Мартышка-Лещинская и хилявый Попик вежливо молчали, поедая конфеты. Шмель крутился у скульптуры, которая изображала его. Он никак не мог понять, почему ему оказано такое высокое доверие? Гипсовый двойник Шмеля держал в руках книгу «История ВКП(б)». Вообще-то Шмель мечтал и просил Мухину, чтобы она вылепила его на бочке-вошебойке, как Ленина на броневике. Но Вера Игнатьевна не прислушалась к его совету. Все эти художники и писатели оторваны от народа. Одним словом — гнилая интеллигенция. Нет у них истинной преданности партии.
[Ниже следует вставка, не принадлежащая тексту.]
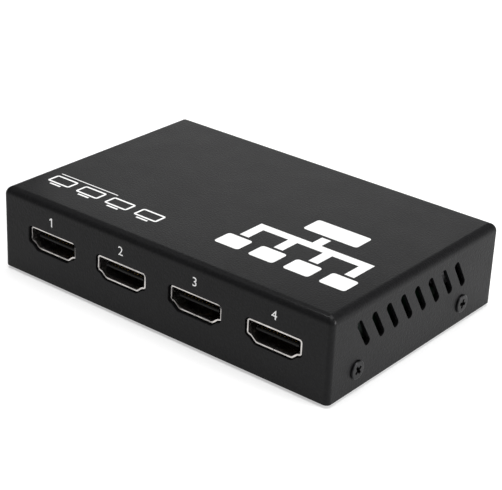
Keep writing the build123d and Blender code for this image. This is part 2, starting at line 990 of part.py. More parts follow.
def save_sockets():
    for number, place in enumerate(output_locations(), start=1):
        save_socket(f"output_{number}", place)
    save_socket("input", rear_location(input_place))
    jack = rear_location(jack_place)
    save("power_socket_body", jack * jack_body())
    save("power_socket_pin", jack * jack_pin())
    save("power_socket_spring", jack * jack_spring())


def save_rear_controls():
    switch = rear_location(switch_place)
    save("switch_frame", switch * switch_frame())
    save("switch_base", switch * switch_base())
    save("switch_slider", switch * switch_slider())
    save("switch_bridge", switch * switch_bridge())
    save("switch_terminals", [switch * piece for piece in switch_terminals()])
    lamp = rear_location(lamp_place)
    save("power_lamp", lamp * power_lamp())
    save("power_lamp_leads", [lamp * piece for piece in lamp_leads()])


def save_board_parts():
    save("splitter_chip", splitter_chip())
    save("splitter_chip_leads", splitter_chip_leads())
    save("thermal_pad", thermal_pad())
    save("heatsink", heatsink())
    save("input_chip", input_chip())
    save("memory_chips", memory_chips())
    save("regulators", regulators())
    save("small_chip_leads", small_chip_leads())
    save("crystal", crystal())
    save("power_inductor", power_inductor())
    save("capacitor_bases", capacitor_bases())
    save("capacitor_cans", capacitor_cans())
    save("surge_arrays", surge_arrays())
    save("chip_resistors", chip_resistors())
    save("chip_capacitors", chip_capacitors())


def main():
    os.makedirs("parts", exist_ok=True)
    save_case()
    save_sockets()
    save_rear_controls()
    save_board_parts()


if __name__ == "__main__":
    main()
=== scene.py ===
"""Looks for a small metal video splitter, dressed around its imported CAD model.

Every length is in metres, in the frame of the CAD model: +X runs to the right
along the row of output sockets, -Y points out of them and +Z is up.
"""

from __future__ import annotations

import json
import logging
import math
from collections.abc import Iterable
from dataclasses import dataclass, field
from enum import Enum

import bmesh
import bpy
from mathutils import Euler, Matrix, Vector

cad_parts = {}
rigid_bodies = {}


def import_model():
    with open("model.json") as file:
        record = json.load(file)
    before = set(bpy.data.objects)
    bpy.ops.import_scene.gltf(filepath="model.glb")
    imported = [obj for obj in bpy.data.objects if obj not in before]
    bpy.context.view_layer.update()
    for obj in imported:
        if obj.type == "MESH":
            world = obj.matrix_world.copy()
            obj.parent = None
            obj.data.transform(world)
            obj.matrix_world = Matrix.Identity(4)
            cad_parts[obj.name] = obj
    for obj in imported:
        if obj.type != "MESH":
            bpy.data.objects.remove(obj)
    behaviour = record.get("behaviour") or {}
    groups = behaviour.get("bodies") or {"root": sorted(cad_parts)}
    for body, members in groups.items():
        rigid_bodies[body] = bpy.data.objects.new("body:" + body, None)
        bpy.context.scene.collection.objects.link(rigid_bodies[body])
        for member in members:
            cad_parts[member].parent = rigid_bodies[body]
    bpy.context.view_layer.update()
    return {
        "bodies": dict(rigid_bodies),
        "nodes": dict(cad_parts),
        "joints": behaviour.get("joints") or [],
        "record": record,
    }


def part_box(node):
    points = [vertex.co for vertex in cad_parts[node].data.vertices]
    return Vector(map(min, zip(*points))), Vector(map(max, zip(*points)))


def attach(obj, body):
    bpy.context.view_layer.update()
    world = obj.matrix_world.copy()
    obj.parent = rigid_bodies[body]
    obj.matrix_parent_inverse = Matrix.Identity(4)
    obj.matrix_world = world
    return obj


LOG = logging.getLogger("splitter")
MM = 0.001
CASE_BODY = "case"
OUTPUT_COUNT = 4
# nearly all of a noise's values lie between these two
NOISE_LOW, NOISE_HIGH = 0.3, 0.7
# how strong a noise's finer octaves are
NOISE_ROUGHNESS = 0.55
# the plain font's numbers stand this share of its size
FONT_NUMBER_SHARE = 0.7


def linear(hex_colour: str) -> tuple[float, float, float, float]:
    """Turns an sRGB hex colour to a linear one, along the standard's own curve.

    Args:
        hex_colour: six hex digits, without a leading mark.

    Returns:
        Red, green, blue and alpha, as Blender's sockets take them.
    """
    channels = []
    for start in (0, 2, 4):
        value = int(hex_colour[start : start + 2], 16) / 255
        low = value <= 0.04045
        channels.append(value / 12.92 if low else ((value + 0.055) / 1.055) ** 2.4)
    return channels[0], channels[1], channels[2], 1.0


def add_node(
    tree: bpy.types.NodeTree, kind: str, inputs: dict | None = None, **settings: object
) -> bpy.types.Node:
    """Adds one node with its settings, values and links.

    Args:
        tree: the node tree that gets the node.
        kind: Blender's name for the node's type.
        inputs: values or sockets to link, by the name or number of the input.
        **settings: properties of the node.

    Returns:
        The new node.
    """
    node = tree.nodes.new(kind)
    for name, value in settings.items():
        setattr(node, name, value)
    for name, value in (inputs or {}).items():
        if isinstance(value, bpy.types.NodeSocket):
            tree.links.new(value, node.inputs[name])
        else:
            node.inputs[name].default_value = value
    return node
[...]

Но социализм овладел умами миллионов людей, и он непобедим. А Мухина политически ущербна: изваяла врагиню народа — Фроську Меркульеву, отбывающую срок без права переписки. Все смотрят, восторгаются, будто не узнали гадину. Надо срочно сообщить об этом в НКВД.
Шмель ошибался, полагая, будто он один не утратил революционной бдительности. Жулешкова выпила шампанского за успех Веры Игнатьевны и ушла, сославшись на занятость. А торопилась преподавательница института в НКВД, чтобы первой сообщить о вражеском умысле московской скульпторши. Спешила бдительная дама напрасно. Она не могла стать первой, ибо рабочий-подсобник, бригадмилец Разенков уже известил Придорогина о том, что Мухина пытается увековечить арестованную и осужденную буфетчицу горкома партии.